> GOAL: Using the data below, output the first line and every line after it up to and including the line containing "lamp.data.angle = math.radians(50)", exactly as written and with nothing added.

> DATASET EXTRACT:
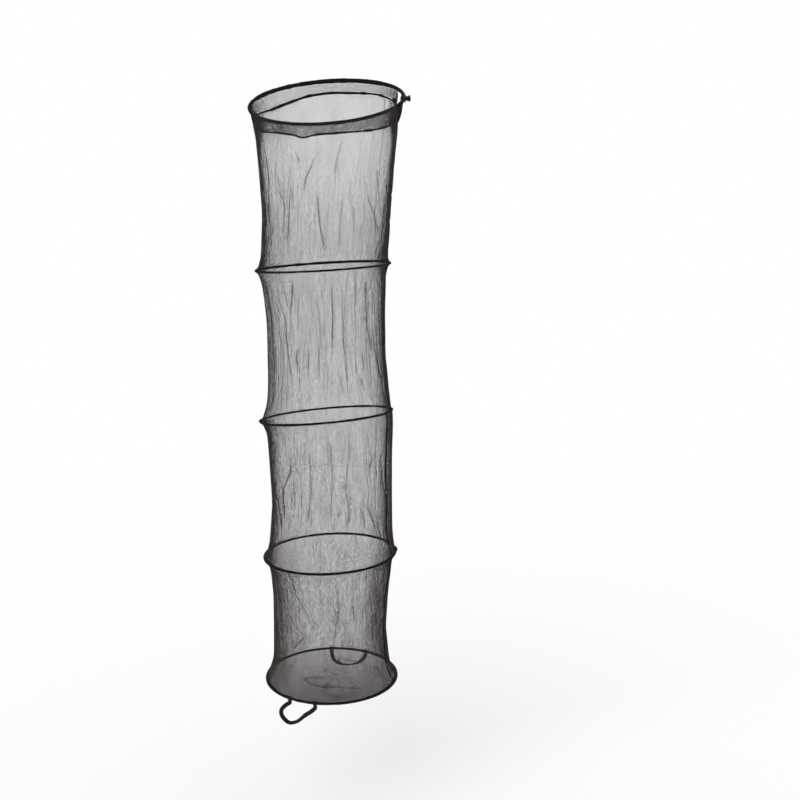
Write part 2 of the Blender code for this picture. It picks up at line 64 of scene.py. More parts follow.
def add(tree, kind, inputs=None, **settings):
    """Adds a node with its settings, and gives each named or numbered input its value or link."""
    made = tree.nodes.new("ShaderNode" + kind)
    for name, value in settings.items():
        setattr(made, name, value)
    for name, value in (inputs or {}).items():
        if isinstance(value, bpy.types.NodeSocket):
            tree.links.new(value, made.inputs[name])
        else:
            made.inputs[name].default_value = value
    return made


bpy.ops.object.camera_add(
    location=(-0.28257, -2.734, -0.74836), rotation=(math.radians(84.57), 0, math.radians(-5.17)),
)
camera = bpy.context.object
camera.data.lens = 36
camera.data.sensor_width = 36
camera.data.clip_end = 200
bpy.context.scene.camera = camera
bpy.context.scene.view_settings.view_transform = "Standard"

bpy.ops.object.light_add(type="SUN", rotation=(math.radians(48), 0, math.radians(-38)))
lamp = bpy.context.object
lamp.data.energy = 1.1
lamp.data.angle = math.radians(50)

white = (1, 1, 1, 1)
world = bpy.data.worlds.new("white studio")
bpy.context.scene.world = world
world.use_nodes = True
tree = world.node_tree
tree.nodes.clear()
path = add(tree, "LightPath")
straight = add(tree, "Math", {0: path.outputs["Is Camera Ray"], 1: path.outputs["Is Glossy Ray"]},
               operation="MAXIMUM")
straight = add(tree, "Math", {0: straight.outputs[0], 1: path.outputs["Is Transmission Ray"]},
               operation="MAXIMUM")
seen = add(tree, "Background", {"Color": white, "Strength": 1.0})
lit = add(tree, "Background", {"Color": white, "Strength": 0.78})
mixed = add(tree, "MixShader", {0: straight.outputs[0], 1: lit.outputs[0], 2: seen.outputs[0]})
add(tree, "OutputWorld", {"Surface": mixed.outputs[0]})

floor_height = -2.45
floor_glow = 0.145
bpy.ops.mesh.primitive_plane_add(size=80, location=(0, 0, floor_height))
floor = bpy.context.object
floor.name = "studio_floor"
floor_paper = bpy.data.materials.new("white background paper")
floor_paper.use_nodes = True
tree = floor_paper.node_tree
tree.nodes.clear()
path = add(tree, "LightPath")
straight = add(tree, "Math", {0: path.outputs["Is Camera Ray"], 1: path.outputs["Is Glossy Ray"]},
               operation="MAXIMUM")
glow = add(tree, "Math", {0: straight.outputs[0], 1: floor_glow}, operation="MULTIPLY")
paper = add(tree, "BsdfDiffuse", {"Color": linear("#ececec")})
glow = add(tree, "Emission", {"Color": white, "Strength": glow.outputs[0]})
both = add(tree, "AddShader", {0: paper.outputs[0], 1: glow.outputs[0]})
# It fades out from 3 to 9 m away, so that no edge of it shows through the net
where = add(tree, "TexCoord")
away = add(tree, "VectorMath", {0: where.outputs["Object"]}, operation="LENGTH")
faded = add(tree, "MapRange", {"Value": away.outputs["Value"], "From Min": 3.0, "From Max": 9.0},
            interpolation_type="SMOOTHSTEP")
gone = add(tree, "BsdfTransparent")
both = add(tree, "MixShader", {0: faded.outputs[0], 1: both.outputs[0], 2: gone.outputs[0]})
add(tree, "OutputMaterial", {"Surface": both.outputs[0]})
floor.data.materials.append(floor_paper)


# Mouth ring: 8 mm steel rod bent to a hoop, its two ends held in the connector at the right. It is
# dipped in black PVC, which leaves a soft gloss and a faintly uneven skin.

mouth_radius = 0.254
mouth_rod_radius = 0.004
mouth_reach = 0.278
rod_end_off = 0.004
rod_end_angle = rod_end_off / mouth_radius
mouth_tilt = math.radians(5.4)
mouth = Matrix.LocRotScale(
    Vector((-mouth_reach * math.cos(mouth_tilt), 0, -mouth_reach * math.sin(mouth_tilt))),
    Euler((0, -mouth_tilt, 0)), None,
)


def settle(thing, place):
    """Sets a piece that was made round the world's origin in its place, with the place in its mesh."""
    thing.matrix_world = place
    bpy.ops.object.select_all(action="DESELECT")
    thing.select_set(True)
    bpy.context.view_layer.objects.active = thing
    bpy.ops.object.transform_apply(location=True, rotation=True, scale=True)


def start_material(name, constants):
    """A material with its shader's constants set: itself, its tree, its shader, its coordinates."""
    material = bpy.data.materials.new(name)
    material.use_nodes = True
    tree = material.node_tree
    shader = tree.nodes["Principled BSDF"]
    for title, value in constants.items():
        shader.inputs[title].default_value = value
    return material, tree, shader, add(tree, "TexCoord")


def patches(tree, where, size, detail, low, high):
    """A pattern of soft patches of a size in metres, as shares from 0 to 1."""
    noise = add(tree, "TexNoise", {"Vector": where.outputs["Object"], "Scale": 1 / size, "Detail": detail})
    tone = add(tree, "MapRange", {"Value": noise.outputs["Fac"], "From Min": low, "From Max": high})
    return tone.outputs[0]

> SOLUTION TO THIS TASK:
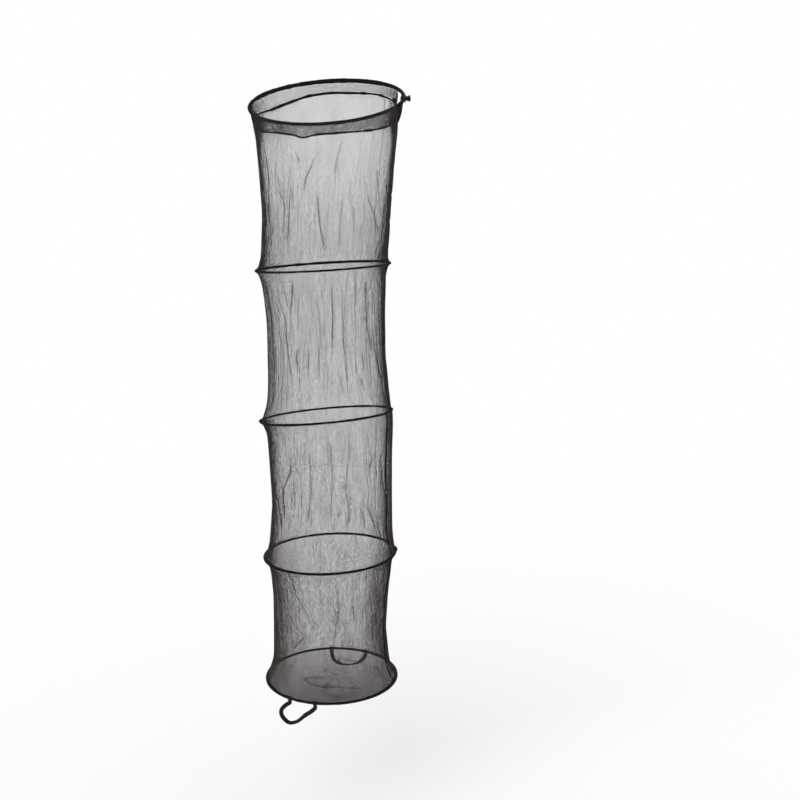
Write part 2 of the Blender code for this picture. It picks up at line 64 of scene.py. More parts follow.
def add(tree, kind, inputs=None, **settings):
    """Adds a node with its settings, and gives each named or numbered input its value or link."""
    made = tree.nodes.new("ShaderNode" + kind)
    for name, value in settings.items():
        setattr(made, name, value)
    for name, value in (inputs or {}).items():
        if isinstance(value, bpy.types.NodeSocket):
            tree.links.new(value, made.inputs[name])
        else:
            made.inputs[name].default_value = value
    return made


bpy.ops.object.camera_add(
    location=(-0.28257, -2.734, -0.74836), rotation=(math.radians(84.57), 0, math.radians(-5.17)),
)
camera = bpy.context.object
camera.data.lens = 36
camera.data.sensor_width = 36
camera.data.clip_end = 200
bpy.context.scene.camera = camera
bpy.context.scene.view_settings.view_transform = "Standard"

bpy.ops.object.light_add(type="SUN", rotation=(math.radians(48), 0, math.radians(-38)))
lamp = bpy.context.object
lamp.data.energy = 1.1
lamp.data.angle = math.radians(50)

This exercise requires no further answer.